By , 16, Contributor Originally Published: June 6, 1998 Revised: May 1, 2013

Guys, beware. If you get a girl pregnant, you have no legal say in what she decides to do.

Just ask Saddique Brown.

Saddique is a 19-year-old father of three living in Trenton, NJ. He goes to a community college and works at an appliance store, trying to help his mother and his kids get by.

Saddique made one mistake. He never used a condom.

“We were kids. We were just fooling around and I didn’t even think about using protection,” he says about his relationships with three different girls, who all became pregnant with his children.

Saddique was 16 years old when two girls he had been seeing both became pregnant with his children at the same time. A third girlfriend got pregnant about one year later.

When he found out the girls were pregnant, he and his mother called the girls’ parents and suggested the girls have an abortion or put the babies up for adoption. The girls’ parents said they believed abortion was wrong, according to Saddique and his mother, Linda Brown.

As for adoption, the girls’ parents said, “They made their bed, now let them lie in it,” Linda Brown says.

So, even though Saddique didn’t want the babies, he became a father. The law gives girls the right to make the final decision about a pregnancy. And it forces boys who father babies to help pay for them.

Guys, beware. If you get a girl pregnant, you have no legal say in what she decides to do.

Linda Brown knows her son made some mistakes, but she argues he should not have been forced to become a father.

“They were minors,” says Linda Brown. “It should have been up to me and the parents of the girls to make the right decisions for the kids. The guy’s family has no say.”

Saddique used to agree with his mother. They went to court several times to fight the judge’s orders that forced Saddique to help pay for each child. They lost.

But, after participating in a program called Operation Fatherhood in Trenton, Saddique understands that he must accept the responsibilities of fatherhood.

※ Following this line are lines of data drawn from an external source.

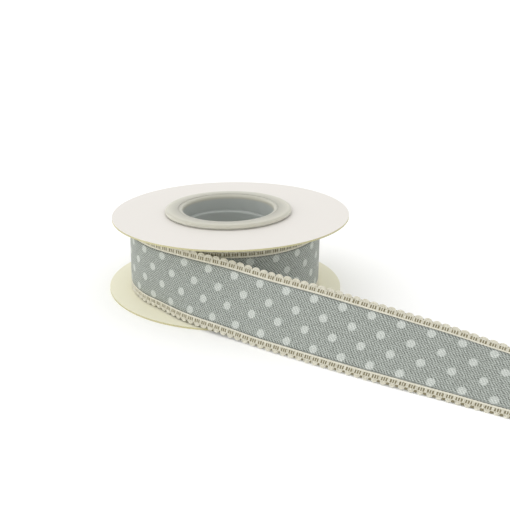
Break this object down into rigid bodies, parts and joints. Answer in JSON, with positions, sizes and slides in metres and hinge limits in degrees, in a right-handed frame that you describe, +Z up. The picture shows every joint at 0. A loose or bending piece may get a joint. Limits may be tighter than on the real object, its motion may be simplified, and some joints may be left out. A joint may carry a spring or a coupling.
{
  "type": "reel of lace-edged ribbon",
  "caption": "Flanged reel wound with woven ribbon, printed with pale dots and edged with scalloped lace along both sides, its loose end pulled out along the table.",
  "frame": {"origin": "on the table, under the middle of the whole footprint of reel and loose end", "axes": "+Z up along the reel's axis; the loose end leads off towards +X and -Y"},
  "size_m": [0.1134, 0.1172, 0.0251],
  "materials": {
    "card": "uncoated cream-white card, satin",
    "hub": "frosted translucent polyethylene",
    "cloth": "grey-green plain-woven polyester with printed off-white dots",
    "lace": "cream woven cotton edging"
  },
  "bodies": {
    "root": {"flange_bottom": "card", "flange_top": "card", "hub": "hub", "ribbon_roll": "cloth", "roll_lace_lower": "lace", "roll_lace_upper": "lace", "ribbon_tail": "cloth", "tail_lace_lower": "lace", "tail_lace_upper": "lace"}
  },
  "joints": []
}
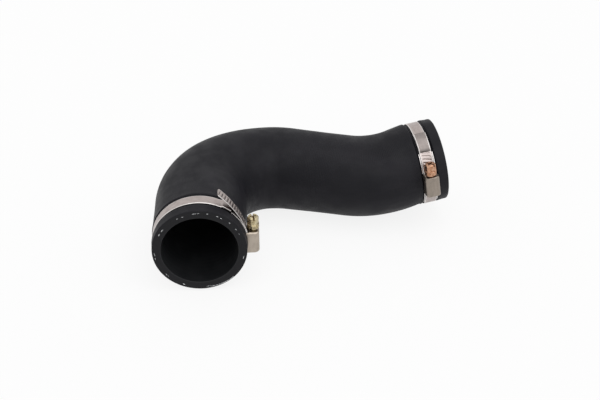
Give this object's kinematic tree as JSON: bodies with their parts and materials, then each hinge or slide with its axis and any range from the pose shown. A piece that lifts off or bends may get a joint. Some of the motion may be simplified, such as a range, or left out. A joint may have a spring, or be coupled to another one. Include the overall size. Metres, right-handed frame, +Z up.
{
  "type": "turbo hose",
  "caption": "Moulded black rubber turbo air hose with an S-shaped run, open at both ends, with a worm-drive clamp seated near each end.",
  "frame": {"origin": "bottom centre of the bounding box, on the surface the hose lies on", "axes": "+X along the second leg towards the raised rear mouth, +Y away from the front mouth along the first leg, +Z up"},
  "size_m": [0.2192, 0.1464, 0.0757],
  "materials": {
    "black_rubber": "satin with a fine cloth imprint",
    "clamp_steel": "satin zinc",
    "yellow_zinc": "yellow zinc plated",
    "copper_zinc": "copper-coloured zinc plated"
  },
  "bodies": {
    "clamped_hose": {"hose_body": "black_rubber", "front_clamp_band": "clamp_steel", "front_clamp_saddle": "clamp_steel", "front_clamp_housing": "clamp_steel", "rear_clamp_band": "clamp_steel", "rear_clamp_saddle": "clamp_steel", "rear_clamp_housing": "clamp_steel"},
    "front_screw": {"front_clamp_screw": "yellow_zinc"},
    "rear_screw": {"rear_clamp_screw": "copper_zinc"}
  },
  "joints": [
    {"name": "front_screw_turn", "type": "hinge", "parent": "clamped_hose", "child": "front_screw", "pos_m": [-0.03596, -0.05423, 0.03369], "axis": [0, 0, 1], "continuous": true},
    {"name": "rear_screw_turn", "type": "hinge", "parent": "clamped_hose", "child": "rear_screw", "pos_m": [0.09446, -0.00047, 0.04428], "axis": [-0.1645, 0.0247, 0.9861], "continuous": true}
  ]
}
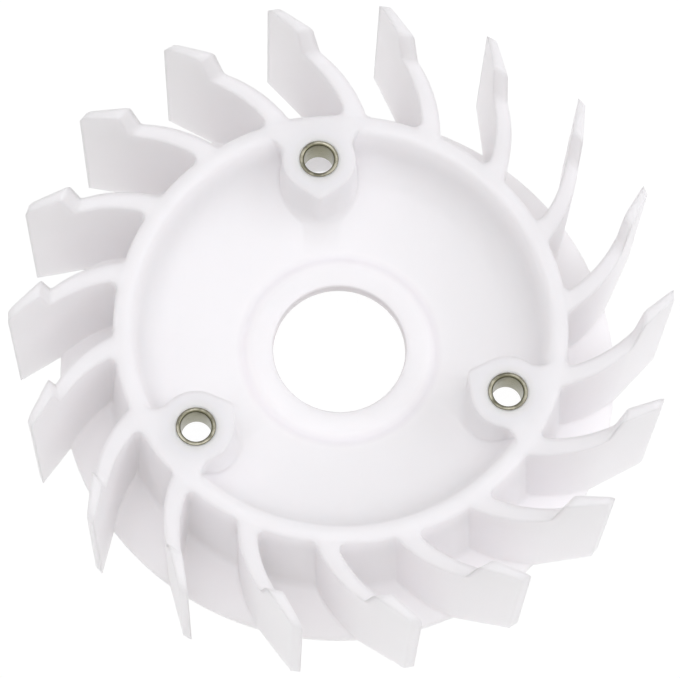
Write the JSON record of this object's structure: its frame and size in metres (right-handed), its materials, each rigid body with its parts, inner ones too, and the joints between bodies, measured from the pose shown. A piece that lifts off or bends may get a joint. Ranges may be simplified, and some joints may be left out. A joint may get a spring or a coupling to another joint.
{
  "type": "cooling fan impeller",
  "caption": "White moulded radial fan impeller with curved notched blades on a dished hub, and metal sleeves round its centre hole.",
  "frame": {"origin": "on the axis of rotation, in the plane of the flange's back face", "axes": "+Z along the axis of rotation, towards the dished side; +Y towards the first sleeve"},
  "size_m": [0.1496, 0.1496, 0.0475],
  "materials": {
    "moulding": "natural white nylon as moulded, slightly translucent, satin",
    "sleeve": "yellow zinc-plated steel, dulled"
  },
  "bodies": {
    "root": {"impeller": "moulding", "sleeve_1": "sleeve", "sleeve_2": "sleeve", "sleeve_3": "sleeve"}
  },
  "joints": []
}
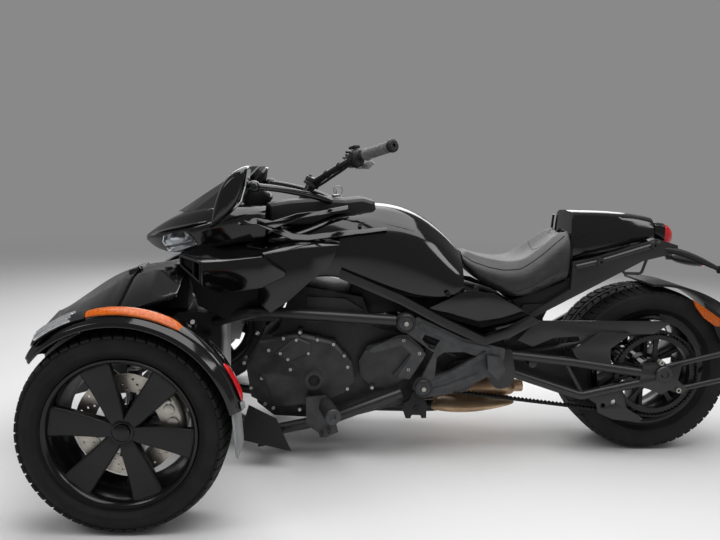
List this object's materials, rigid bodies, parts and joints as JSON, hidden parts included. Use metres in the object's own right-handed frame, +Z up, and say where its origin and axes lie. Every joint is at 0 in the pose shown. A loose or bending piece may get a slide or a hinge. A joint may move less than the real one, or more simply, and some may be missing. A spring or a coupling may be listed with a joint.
{
  "type": "motorized trike",
  "caption": "Low motor trike with steered front wheels under arched fenders, a belt-driven rear wheel, a sculpted cowl, a scooped seat and a lidded front locker.",
  "frame": {"origin": "on the floor under the middle of the vehicle's box", "axes": "+Z up; the vehicle faces -X and its left side is -Y"},
  "size_m": [2.642, 1.497, 1.099],
  "materials": {
    "gloss_black": "gloss",
    "frame_black": "satin",
    "cast_grey": "satin",
    "engine_dark": "matt",
    "spring_black": "gloss",
    "belt_rubber": "matt",
    "heat_tinted_steel": "brushed, heat tinted",
    "black_plastic": "matt",
    "lamp_glass": "clear",
    "smoked_screen": "smoked",
    "seat_cover": "satin grain",
    "red_lens": "gloss",
    "amber_lens": "gloss",
    "grip_rubber": "matt",
    "forged_steel": "satin",
    "tyre_rubber": "matt",
    "wheel_black": "gloss"
  },
  "bodies": {
    "chassis": {"front_subframe": "frame_black", "suspension_arms": "frame_black", "front_shocks": "spring_black", "frame_tubes": "frame_black", "side_castings": "cast_grey", "engine_block": "engine_dark", "engine_covers": "engine_dark", "swingarm": "frame_black", "drive_belt": "belt_rubber", "front_pulley": "frame_black", "rear_shock": "spring_black", "muffler": "heat_tinted_steel", "storage_tub": "black_plastic", "nose_fascia": "black_plastic", "hood_shroud": "gloss_black", "headlight_cowl": "gloss_black", "headlights": "lamp_glass", "windscreen": "smoked_screen", "tank_cover": "gloss_black", "console": "black_plastic", "side_intakes": "gloss_black", "side_panels": "gloss_black", "seat": "seat_cover", "seat_base": "black_plastic", "tail_cowl": "gloss_black", "tail_frame": "frame_black", "rack_bosses": "frame_black", "rear_lamps": "red_lens", "rear_fender": "black_plastic", "plate_holder": "frame_black", "footpegs": "cast_grey", "splash_flaps": "black_plastic", "mirrors": "gloss_black"},
    "handlebar": {"handlebar": "frame_black", "controls": "grip_rubber"},
    "storage_lid": {"storage_lid": "gloss_black"},
    "pitman_arm": {"pitman_arm": "forged_steel"},
    "knuckle_left": {"knuckle_left": "forged_steel", "fender_left": "gloss_black", "fender_lamp_left": "amber_lens"},
    "tie_rod_left": {"tie_rod_left": "forged_steel"},
    "front_wheel_left": {"front_left_tyre": "tyre_rubber", "front_left_wheel": "wheel_black"},
    "knuckle_right": {"knuckle_right": "forged_steel", "fender_right": "gloss_black", "fender_lamp_right": "amber_lens"},
    "tie_rod_right": {"tie_rod_right": "forged_steel"},
    "front_wheel_right": {"front_right_tyre": "tyre_rubber", "front_right_wheel": "wheel_black"},
    "rear_wheel": {"rear_tyre": "tyre_rubber", "rear_wheel": "wheel_black"}
  },
  "joints": [
    {"name": "steering", "type": "hinge", "parent": "chassis", "child": "handlebar", "pos_m": [-0.441, 0, 0.895], "axis": [0.454, 0, 0.891], "range_deg": [-30, 30]},
    {"name": "pitman_turn", "type": "hinge", "parent": "chassis", "child": "pitman_arm", "pos_m": [-0.861, 0, 0.254], "axis": [0, 0, 1], "range_deg": [-30, 30]},
    {"name": "lid_hinge", "type": "hinge", "parent": "chassis", "child": "storage_lid", "pos_m": [-1.017, 0, 0.625], "axis": [0, 1, 0], "range_deg": [0, 55]},
    {"name": "rear_wheel_spin", "type": "hinge", "parent": "chassis", "child": "rear_wheel", "pos_m": [0.818, 0, 0.303], "axis": [0, 1, 0], "continuous": true},
    {"name": "steer_left", "type": "hinge", "parent": "chassis", "child": "knuckle_left", "pos_m": [-0.891, -0.575, 0.281], "axis": [0, 0, 1], "range_deg": [-30, 30]},
    {"name": "tie_rod_left_eye", "type": "hinge", "parent": "knuckle_left", "child": "tie_rod_left", "pos_m": [-0.991, -0.595, 0.254], "axis": [0, 0, 1], "range_deg": [-30, 30]},
    {"name": "wheel_left_spin", "type": "hinge", "parent": "knuckle_left", "child": "front_wheel_left", "pos_m": [-0.891, -0.654, 0.281], "axis": [0, 1, 0], "continuous": true},
    {"name": "steer_right", "type": "hinge", "parent": "chassis", "child": "knuckle_right", "pos_m": [-0.891, 0.575, 0.281], "axis": [0, 0, 1], "range_deg": [-30, 30]},
    {"name": "tie_rod_right_eye", "type": "hinge", "parent": "knuckle_right", "child": "tie_rod_right", "pos_m": [-0.991, 0.595, 0.254], "axis": [0, 0, 1], "range_deg": [-30, 30]},
    {"name": "wheel_right_spin", "type": "hinge", "parent": "knuckle_right", "child": "front_wheel_right", "pos_m": [-0.891, 0.654, 0.281], "axis": [0, 1, 0], "continuous": true}
  ],
  "couplings": [
    {"joint": "pitman_turn", "follows": "steering", "ratio": 1},
    {"joint": "steer_left", "follows": "steering", "ratio": 1},
    {"joint": "tie_rod_left_eye", "follows": "steering", "ratio": -1},
    {"joint": "steer_right", "follows": "steering", "ratio": 1},
    {"joint": "tie_rod_right_eye", "follows": "steering", "ratio": -1}
  ]
}
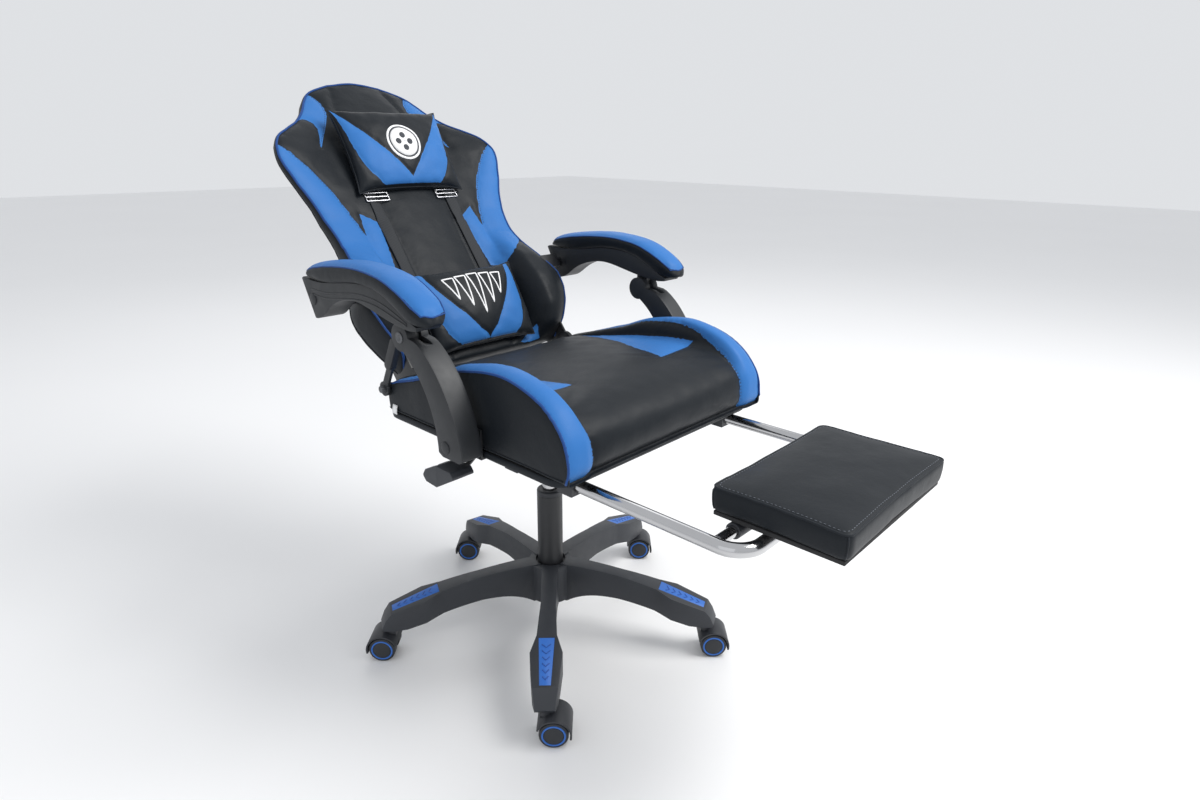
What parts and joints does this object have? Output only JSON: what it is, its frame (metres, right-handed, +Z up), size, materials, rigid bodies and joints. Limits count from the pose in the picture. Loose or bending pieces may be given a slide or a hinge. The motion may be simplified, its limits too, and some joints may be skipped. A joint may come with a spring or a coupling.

“It’s up to the woman,” he says. “She can do what she wants—the baby’s inside the mother.”

Saddique also understands that being a father means more than sending money. It means being part of his children’s lives. He tries to see each child about three or four times a month, but it’s tough. With work and school, he barely has time to be a dad.

“I do what I can, when I can,” he says. “My father wasn’t around, and I know the feeling. I want to be there, but I’m not really a father right now. I haven’t established the role.”

Guys, the important idea here is that if we want any say in the decision to have a baby, we had better deal with it before we have sex. If you are not ready to be a father, then use condoms every single time you have sex. Or, wait until you’re older to have sex.

If you are careless now, your life is going to change later.

Am I the Father?

Say the girl you’re dating is seeing other guys. One day, she comes to you and says she’s pregnant with your baby. You wonder, “How do I know I’m the father?”

There is an easy way to find out. Genetic testing. It’s 99-percent accurate.

It’s done with either a blood test or a sample of your DNA. If the test says that you are the father, then you have established “paternity.”

Paternity gives you the right to ask to visit your child. It also means your child would have the right to get social security, health insurance or other benefits you might have.

Rights come with responsibilities. Once it’s certain you are the father, you will be expected to help pay the cost of raising your child.

It’s best when children have two parents to love and support them. Usually, it’s better to wait until you’re older to become a parent. But if you do have a child, know your rights–and live up to your responsibilities.